Olivier Le Naire : La société idéale n’existe pas…
Pierre Rabhi : Non, puisque dans toute organisation, même si les intentions sont très élevées, on n’atteint jamais nos idéaux, bien sûr, mais c’est déjà beaucoup si on y enseigne que chacun a un travail à faire pour se connaître, améliorer sa propre nature. Le premier chantier, c’est moi-même. Pour s’épanouir, il faut d’abord savoir qui l’on est, découvrir ses vraies aspirations. C’est à cette condition qu’un être peut s’accomplir. J’entends par accomplissement le fait de monter petit à petit, d’une façon graduelle, vers quelque chose de lumineux pour que le chemin devienne initiatique. Tout ce qui nous arrive de bon, de moins bon, de douloureux, entre en compte pour nous mener dans la bonne direction. Éduquer, c’est mettre l’enfant sur la voie de sa propre initiation, tout en lui apprenant, évidemment, ce qui est nécessaire à sa vie pratique de tous les jours. Lire, écrire, compter, comme je le disais, mais aussi réapprendre à travailler de ses mains. Aujourd’hui, les enfants vivent de plus en plus avec des écrans.
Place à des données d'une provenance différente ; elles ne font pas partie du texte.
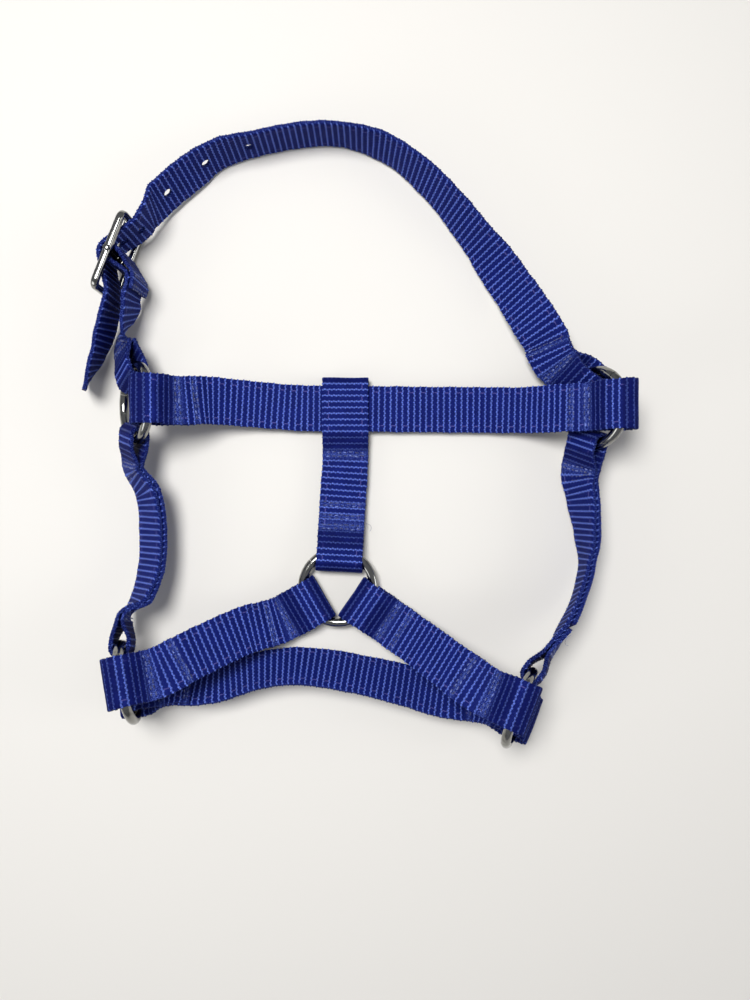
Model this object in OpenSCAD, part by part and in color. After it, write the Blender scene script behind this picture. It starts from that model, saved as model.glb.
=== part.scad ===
// Head halter made of ribbed webbing, five round rings and one centre bar buckle.
// Millimetres, +Z up, the halter lies on the plane z = 0.

/* [Webbing] */
// Width of every strap
strap_w = 19; // [15:0.5:23]
// Thickness of one layer of webbing
strap_t = 1.8; // [1.5:0.1:2.2]

/* [Rings and buckle] */
// Room beside the strap inside each ring
ring_room = 6.4; // [5:0.2:9]
// Wire diameter of the rings
ring_wire = 3.8; // [3:0.1:4.6]
// Diameter of the buckle's centre bar
bar_d = 2.6; // [2:0.1:3.2]
// Height of the buckle's window on each side of the centre bar
window_l = 12.2; // [11.5:0.1:15]
// Distance between two tongue holes
hole_step = 19; // [14:0.5:25]

/* [Size of the halter] */
// Distance between the two upper rings
top_span = 180.6; // [150:0.5:220]
// Distance from the upper rings down to the lower rings
cheek_drop = 115; // [95:0.5:140]
// Rise of the crown strap above the upper rings
crown_rise = 110; // [90:0.5:135]

/* [Hidden] */
gap = 0.3;
ply = strap_t / 2 + 0.08;
taper = 8;
step = 3.4;
kx = top_span / 180.6;
kd = cheek_drop / 115;
ku = crown_rise / 110;
ring_r = ring_wire / 2;
ring_c = (strap_w + ring_room) / 2 + ring_r;
function sag_of(f) = ring_c - ring_r - sqrt(pow(ring_c - ring_r, 2) - pow(f * strap_w / 2, 2));
blue = [0.07, 0.12, 0.55];
thread = [0.05, 0.08, 0.4];
nickel = [0.75, 0.74, 0.7];

// Vector helpers
function unit(v) = v / norm(v);
function flat_of(v, n) = v - (v * n) * n;
function mix(a, b, f) = a * (1 - f) + b * f;
function ease(f) = f <= 0 ? 0 : f >= 1 ? 1 : f * f * (3 - 2 * f);
function at(x, y, z) = [(x + 10.2) * kx, (y > 38 ? 38 + (y - 38) * ku : 38 + (y - 38) * kd) - 25.5, z + 0.09];
function lean_of(t, a) = unit(flat_of(cos(a) * unit([-t[1], t[0], 0]) + sin(a) * [0, 0, 1], t));

// Rings: centre, first and second direction in the ring's plane
lift = ring_c + ring_r + gap + strap_t + 2.8;
ring_ul = [at(-94.6, 38.5, ring_c + 1.2), [0, -1, 0], [0.6, 0, 0.8]];
ring_ur = [at(87, 36.3, ring_c + ring_r), [0, -1, 0], unit([0.5, 0, 0.866])];
ring_ll = [at(-96, -70.6, lift), unit([0.2, -0.98, 0]), unit([0.17, 0.035, 0.985])];
ring_lr = [at(56.3, -80.6, lift), unit([-0.34, -0.94, 0]), unit([-0.329, 0.119, 0.937])];
ring_ld = [at(-15.2, -35.9, ring_r + gap + strap_t + 0.15), [1, 0, 0], [0, 1, 0]];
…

Ils ne sont plus présents à la réalité dans laquelle ils évoluent et se contentent d’un monde virtuel. Leur esprit est barricadé dans une bulle conceptuelle dont ils restent prisonniers. Ils ont désappris à regarder, et ce cloisonnement leur donne un mode de pensée restrictif. Il ne s’agit pas de supprimer les ordinateurs, mais d’en comprendre la limite et le bon usage, car il faut aussi apprendre à produire soi-même des choses tangibles, partir de ce qui est tangible. Si j’enfonce un clou et que je me tape sur les doigts, j’apprends. Je ne suis plus dans un univers qui obéit à tous mes fantasmes, à tout mon imaginaire. Il comporte ses propres lois. Si je veux scier une planche bien droite, il faut que j’apprenne, sinon elle ne sera jamais droite.
(…)Le lieu d’apprentissage idéal, selon moi, ce serait un jardin, un atelier-mais sans machines, du moins au début- et l’école. Le monde conceptuel relié au monde tangible, lui-même relié à la vie, puisque tout cet apprentissage débouche naturellement sur le mystère de la vie.